The constant chorus of attacks have made such negative attacks old news – we’ve seen in all before. One almost wonders if the Bush Administration didn’t plan it that way. Furthermore, these attacks leave Kerry further off message, and further segment the notion that he doesn’t have a plan for the country other than hating Bush.

I have a feeling that Bush is in a much stronger position than he was at the beginning of August – not so much because of what he is done, but because Kerry is one of the worst Democratic challengers since Dukakis. Bushes tend to do well against dry Massachusetts liberals with a predilection for military posturing, and one wonders if “reporting for duty” isn’t Kerry’s Dukakis-in-a-tank moment…

6 thoughts on “Swing States Swining Bush

  1. Are you referring to the three Gallup Polls showing Bush and Kerry tied among registered voters in PA with Bush leading narrowly in WI? This same batch of polls showed Kerry leading Bush by six among both registered voters and likely voters in Iowa. Either we’re looking at different sets of polls analyzing exactly the same states or one of us is reading the information incorrectly.

    Furthermore, it amuses me how a slight upsurge in Dubya’s popularity is always viewed as the end of the Kerry campaign, even though Kerry has led this race narrowly at almost every juncture of the year 2004. The GOP will have a good couple weeks with their convention, but Bush still has ugliness on the horizon, particularly when the body count in Iraq reaches the dubious milestone of 1,000, which it likely will in September.

    As for the state-by-state horse race, it is so tight right now in Ohio and Florida that the electoral picture that “favors Bush” could easily produce a 311-electoral vote victory for Kerry. The desperate climate of both the economy and the Republican Party in the state of Ohio leads me to believe Kerry has little chance of losing there barring a major mishap.

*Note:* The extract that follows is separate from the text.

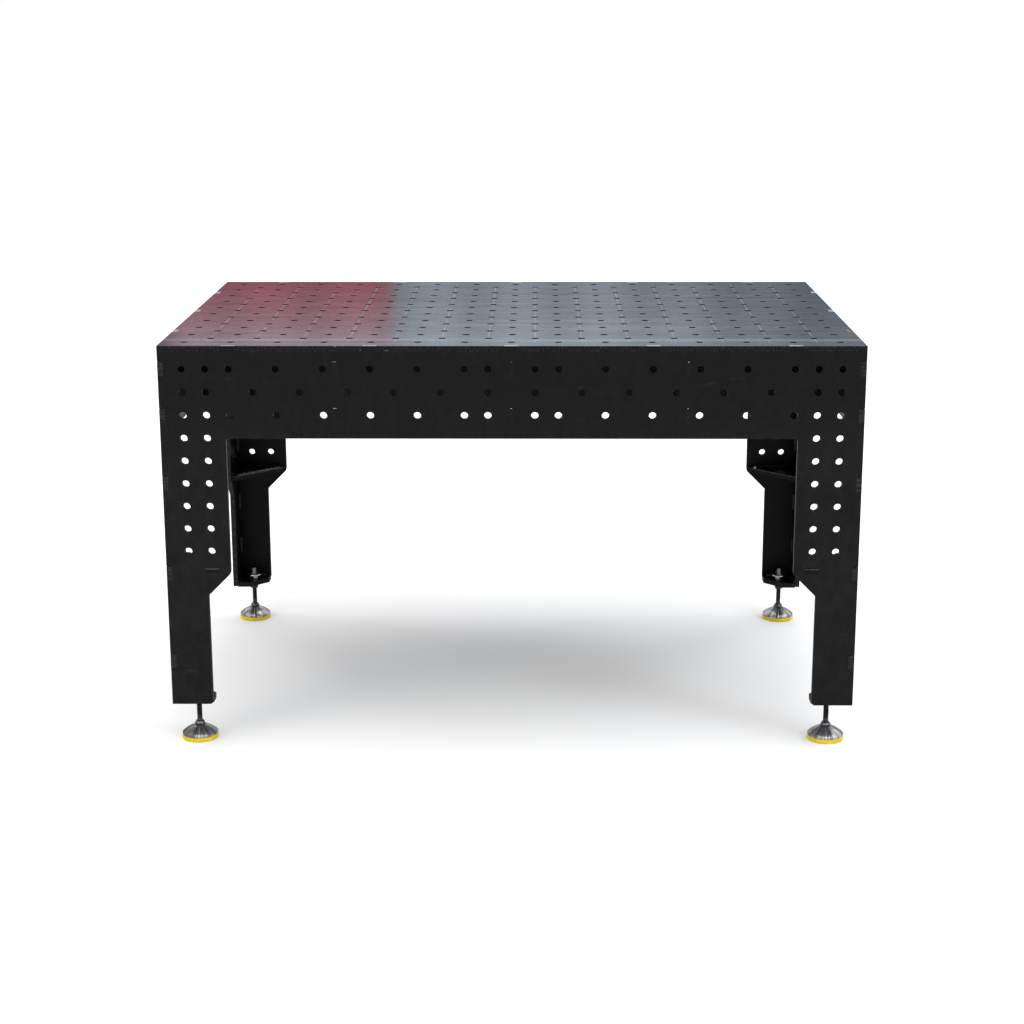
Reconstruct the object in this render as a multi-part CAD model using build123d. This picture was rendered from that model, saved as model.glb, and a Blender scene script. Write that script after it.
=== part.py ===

    Reading the CNN poll you linked to a couple days ago, there is definite reason for concern in that Kerry operatives appear to be stupidly conceding Arkansas and pulling ads in longshot Southern states like Louisiana and Virginia. The Dems must get beyond this electoral strategy of winning just enough states to get 270 EVs. If they ignore 25 states of the union in their campaign, they will continue to lose Presidential elections and Congressional elections in those states.

  2. Either we’re looking at different sets of polls analyzing exactly the same states or one of us is reading the information incorrectly.

    They’re the same polls, but the ones showing a Bush lead are polls of “likely” rather than registered voters.

    No doubt Florida and Ohio are tight, but at the end of the day Kerry can’t get any traction against Bush in either of those two states. It’s going to likely come down to turnout, and the GOP is well organized in both states. Given what the polls showed in Florida with Jeb Bush and what the actually outcome was, it’s a good bet that Florida will go to Bush on November 2nd.

    The fact is, Kerry can’t elucidate a clear position on anything, he can’t answer the Swift Boat charges (especially the ones regarding his Winter Soldier testimony which even McCain has said is a legitimate issue), and he’s a fundamentally unappealing candidate. Were Bush not weakened Kerry wouldn’t have a shot, and even so Kerry’s chances continue to decline.

  3. “At the end of the day, Kerry can’t get any traction against Bush in either Ohio or Florida.”

    Huh?

    Kerry has been shown with more poll leads than losses in each of these states over the summer. Kerry has nothing but traction in Ohio where manufacturing jobs continue to be erased at warp speed amidst a message from the Bush administration that it’s for their own good.

    I acknowledge your point that Florida is likely to be less strong for Democrats than polls indicate, although I don’t necessarily believe the Jeb Bush-Bill McBride election of 2002 is a one-size-fits-all case study of how Republicans will by landslide margins even when polls indicate they’re close. A more likely scenario is that hundreds of thousands of Floridians will be falsely confirmed as felons and denied their voting rights, among other GOP dirty tricks, that will make this tough to win barring a landslide of enough Democratic votes that the GOP can’t cheat their way to victory. In Florida, that margin may be as high as 300,000 votes.

  4. Chris, in Leon County (Tallahassee) alone, a list of 7,000 “felons” deemed inelligible to vote cited 33 actual felons. With 6,967 “November 2 felons” in only one medium-sized Florida county, simple arithmatic makes it quite clear that the GOP will intentionally or unintentionally take thousands of votes away from their opponents before the polls even open. I wouldn’t like my odds if I were John Kerry.